I've heard of knee changing before from the older generations but have never attempted it or seen it done. It does sound handy.
We are having a party for DS's first birthday, but it's an adult party really rather than a kids party with party bags etc. We didn't have a christening and DH's family love a good do so we thought we'd do one. We have said though that there won't be another until he is in school most likely. We have just paid the local pub to do some food and put on the invites 'come and have a drink any time between x and x'. It will be very relaxed I'm sure but I am looking forward to it. We would have done it at home but I'm not sure our two up two down terraced house would cope!
Kitkat DS is quite a good eater so not sure I can help too much. Have you tried sitting her in a highchair while you cook and just putting some picky bits in front of her to play with? I find this is the time DS will feed himself the most, when I'm not looking. When I sit with him he often looks at me like 'well go on then, you do it'. He can be quite lazy. He's not even crawling so I can't help with the walking!
There's a couple of things playing on my mind that are making me feel a bit blue so I'm hoping here is the right place to share, I hope you don't mind and bear with me if it comes out all rambly!

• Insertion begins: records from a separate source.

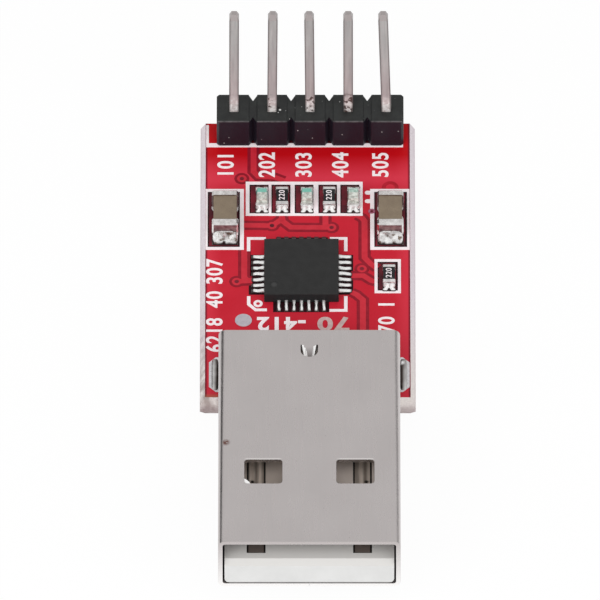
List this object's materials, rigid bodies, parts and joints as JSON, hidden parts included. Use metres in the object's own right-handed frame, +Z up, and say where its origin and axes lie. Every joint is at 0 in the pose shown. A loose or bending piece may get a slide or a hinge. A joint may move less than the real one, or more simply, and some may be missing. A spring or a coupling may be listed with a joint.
{
  "type": "usb to serial adapter module",
  "caption": "Bare red circuit board with a metal A type plug at one end and a straight row of header pins at the other, with a square chip, capacitors and indicator diodes between them.",
  "frame": {"origin": "bottom centre of the whole module, level with the tips of the header's tails", "axes": "+Z up from the board's face along the header pins, +Y from the plug's mouth to the header, +X to the right seen from the plug's mouth"},
  "size_m": [0.0142, 0.0412, 0.0149],
  "materials": {
    "board_laminate": "gloss",
    "plug_steel": "satin",
    "insulator_plastic": "satin",
    "contact_metal": "polished",
    "header_plastic": "satin",
    "pin_metal": "polished",
    "plated_copper": "satin",
    "solder": "polished",
    "chip_plastic": "matte",
    "capacitor_ceramic": "matte",
    "terminal_metal": "satin",
    "diode_base": "matte",
    "diode_lens": "gloss",
    "resistor_ceramic": "matte",
    "resistor_coat": "gloss"
  },
  "bodies": {
    "root": {"chip_leads": "terminal_metal", "chip_solder": "solder", "circuit_board": "board_laminate", "contact_plating": "plated_copper", "contact_solder": "solder", "diode_1": "diode_base", "diode_1_ends": "terminal_metal", "diode_1_lens": "diode_lens", "diode_2": "diode_base", "diode_2_ends": "terminal_metal", "diode_2_lens": "diode_lens", "diode_3": "diode_base", "diode_3_ends": "terminal_metal", "diode_3_lens": "diode_lens", "header_pin_1": "pin_metal", "header_pin_2": "pin_metal", "header_pin_3": "pin_metal", "header_pin_4": "pin_metal", "header_pin_5": "pin_metal", "header_plating": "plated_copper", "header_solder": "solder", "header_strip": "header_plastic", "left_capacitor": "capacitor_ceramic", "left_capacitor_ends": "terminal_metal", "leg_plating": "plated_copper", "leg_solder": "solder", "plug_contact_1": "contact_metal", "plug_contact_2": "contact_metal", "plug_contact_3": "contact_metal", "plug_contact_4": "contact_metal", "plug_insulator": "insulator_plastic", "plug_shell": "plug_steel", "resistor_1": "resistor_ceramic", "resistor_1_coat": "resistor_coat", "resistor_1_ends": "terminal_metal", "resistor_2": "resistor_ceramic", "resistor_2_coat": "resistor_coat", "resistor_2_ends": "terminal_metal", "resistor_3": "resistor_ceramic", "resistor_3_coat": "resistor_coat", "resistor_3_ends": "terminal_metal", "right_capacitor": "capacitor_ceramic", "right_capacitor_ends": "terminal_metal", "serial_chip": "chip_plastic", "surface_lands": "plated_copper", "surface_solder": "solder"}
  },
  "joints": []
}
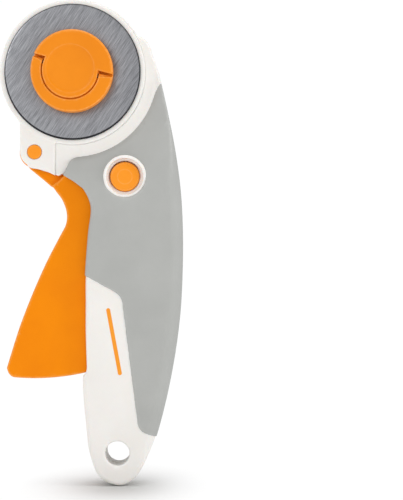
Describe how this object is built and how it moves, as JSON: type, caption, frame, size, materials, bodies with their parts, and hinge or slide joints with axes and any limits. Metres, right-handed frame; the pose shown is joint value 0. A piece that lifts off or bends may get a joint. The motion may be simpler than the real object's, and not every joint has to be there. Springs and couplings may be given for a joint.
{
  "type": "rotary fabric cutter",
  "caption": "Rotary fabric cutter with a round steel blade, orange quick-release knob, squeeze trigger, cross-bolt lock button and curved two-tone handle with a hang hole.",
  "frame": {"origin": "on the blade axis, on the flat rest pad behind the head", "axes": "+Z runs from the tail up the handle to the head, +Y points out of the back, so the blade and knob face -Y, and +X points to the spine side of the handle as seen from the blade face"},
  "size_m": [0.0604, 0.0217, 0.1612],
  "materials": {
    "white_plastic": "satin moulded plastic",
    "grey_grip": "soft matte overmould",
    "orange_plastic": "satin moulded plastic",
    "trigger_plastic": "satin moulded plastic",
    "blade_steel": "brushed, ground edge",
    "hardware_steel": "dark plated",
    "nut_brass": "turned"
  },
  "bodies": {
    "handle": {"front_shell": "white_plastic", "rear_shell": "white_plastic", "front_grip": "grey_grip", "rear_grip": "grey_grip", "guard": "white_plastic", "trigger_pivot_pin": "orange_plastic", "guard_screw_1": "hardware_steel", "guard_screw_2": "hardware_steel", "guard_screw_3": "hardware_steel", "shell_screw_1": "hardware_steel", "shell_screw_2": "hardware_steel", "shell_screw_3": "hardware_steel", "shell_screw_4": "hardware_steel", "shell_screw_5": "hardware_steel"},
    "trigger_unit": {"trigger": "trigger_plastic", "blade_carrier": "hardware_steel", "carrier_screw_1": "hardware_steel", "carrier_screw_2": "hardware_steel", "arbor": "blade_steel", "arbor_screw": "hardware_steel", "trigger_return_spring": "blade_steel"},
    "blade_disc": {"blade": "blade_steel"},
    "knob_unit": {"knob": "orange_plastic", "knob_nut": "nut_brass", "blade_washer": "hardware_steel", "bail_pin_left": "blade_steel", "bail_pin_right": "blade_steel"},
    "bail": {"knob_bail": "orange_plastic"},
    "lock": {"lock_button": "orange_plastic", "lock_button_clip": "blade_steel"}
  },
  "joints": [
    {"name": "trigger_squeeze", "type": "hinge", "parent": "handle", "child": "trigger_unit", "pos_m": [-0.01262, -0.0095, -0.0264], "axis": [0, -1, 0], "range_deg": [0, 15]},
    {"name": "blade_spin", "type": "hinge", "parent": "trigger_unit", "child": "blade_disc", "pos_m": [0, -0.01665, 0], "axis": [0, -1, 0], "continuous": true},
    {"name": "knob_turn", "type": "hinge", "parent": "trigger_unit", "child": "knob_unit", "pos_m": [0, -0.0195, 0], "axis": [0, -1, 0], "range_deg": [0, 90]},
    {"name": "bail_flip", "type": "hinge", "parent": "knob_unit", "child": "bail", "pos_m": [0.00014, -0.0201, 0.00053], "axis": [-0.9659, 0, 0.2588], "range_deg": [0, 90]},
    {"name": "lock_slide", "type": "slide", "parent": "handle", "child": "lock", "axis": [0, 1, 0], "range_m": [0, 0.0022]}
  ]
}
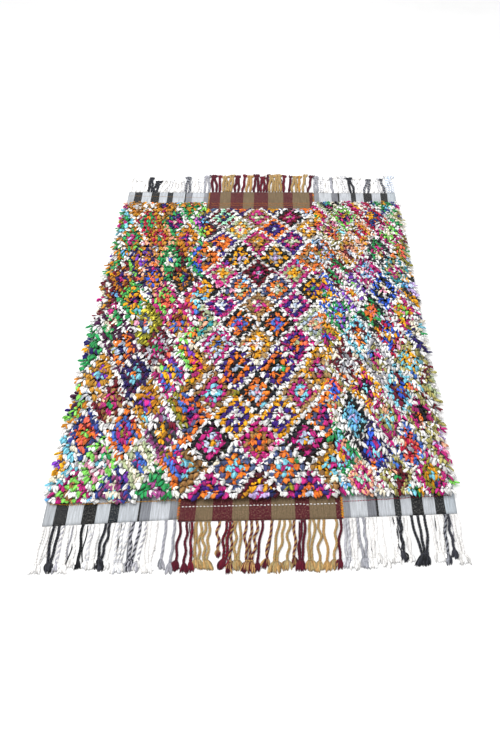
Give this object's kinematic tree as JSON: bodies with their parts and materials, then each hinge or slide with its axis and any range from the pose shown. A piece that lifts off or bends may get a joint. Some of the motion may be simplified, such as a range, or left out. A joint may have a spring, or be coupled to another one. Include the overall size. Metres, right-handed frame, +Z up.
{
  "type": "shaggy kilim rug",
  "caption": "Flat hand-knotted rug of sewn loom panels with a shaggy lozenge-patterned pile, bare striped woven ends and a knotted warp fringe.",
  "frame": {"origin": "on the floor, under the middle of the rug's outline with its fringes", "axes": "+X across the panels to the right, +Y along the rug to its far fringe, +Z up"},
  "size_m": [1.5278, 2.526, 0.026],
  "materials": {
    "striped_cloth_side": "flat-woven wool with white, grey and black warp stripes",
    "striped_cloth_centre": "flat-woven wool with burgundy and khaki warp stripes",
    "pile": "soft shaggy wool tufts in white-outlined lozenges of many colours",
    "fringe_side": "twisted white, grey and black yarn",
    "fringe_centre": "twisted burgundy and tan yarn"
  },
  "bodies": {
    "root": {"ground_left": "striped_cloth_side", "ground_centre": "striped_cloth_centre", "ground_right": "striped_cloth_side", "pile_left": "pile", "pile_centre": "pile", "pile_right": "pile", "fringe_left_near": "fringe_side", "fringe_centre_near": "fringe_centre", "fringe_right_near": "fringe_side", "fringe_left_far": "fringe_side", "fringe_centre_far": "fringe_centre", "fringe_right_far": "fringe_side"}
  },
  "joints": []
}
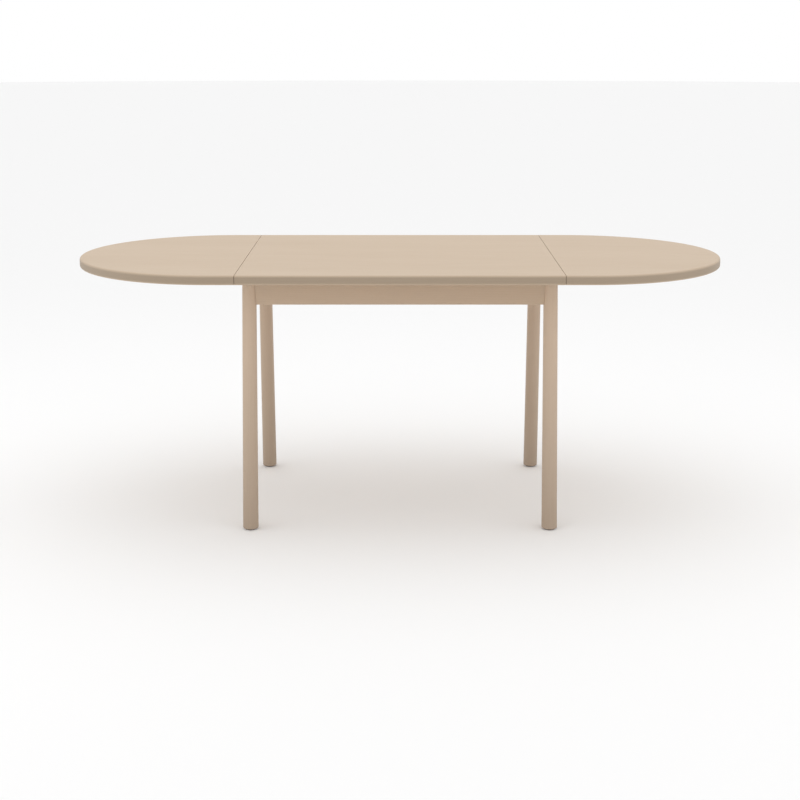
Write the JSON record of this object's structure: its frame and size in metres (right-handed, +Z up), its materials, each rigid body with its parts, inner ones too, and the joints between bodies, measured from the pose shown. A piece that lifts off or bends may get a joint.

Milk - I have been breastfeeding quite happily (with the exception of bed time where he has had a bottle since 4 months) until recently. I had been thinking I would carry on feeding beyond 12 months to be honest because it was working for us. We went away for the weekend and what with being so busy we kind of dropped day time feeds quite unintentionally. From about 8 months I had been having to actively offer milk to DS because he was too interested in the world to bother asking and it was affecting my supply. I spoke to a LLL Leader and she said it was a common problem at that age and to just make time to nurse and all would be well. But now I've dropped those feeds and I'm not sure how I feel about it. I believe the official line is formula or breastmilk until 12 months? I had also been trying to introduce cows milk as a drink because DS will start nursery just as he turns one and I thought this might be easier (even though my boss and the nursery have agreed I can come into breastfeed twice a day, further conflicting my feelings) but he just doesn't like it. So it's been a week since we got back and I just haven't given any kind of milk during the day. But yesterday MIL made a passing comment about how he loves a bottle after his nap when she has him for the day. So yesterday and today I gave him one and sure enough he drank the lot. Am I making it difficult for myself introducing bottles now? Should I bother? I still bf first thing so could probably get my supply back. Should I? I don't know. I think I'm just having a massive wobble over it all because I didn't choose it to happen this way, I didn't plan it. It just sort of happened. I'm not sure what I expect anyone to say, I think I'm just confused!
The other thing is, I'm bored!! I do go back to work in September so it's not the end of the world but a lot of our classes/groups have stopped for the summer. What do you all do with your babies at home? I think maybe I'm just bored of his toys and we need to get some new ones. But I do worry that he's not getting enough stimulation and there is only so many times we can go to the swings in one day. Any ideas would be very appreciated.
Oh god that was the longest post in the world. Sorry.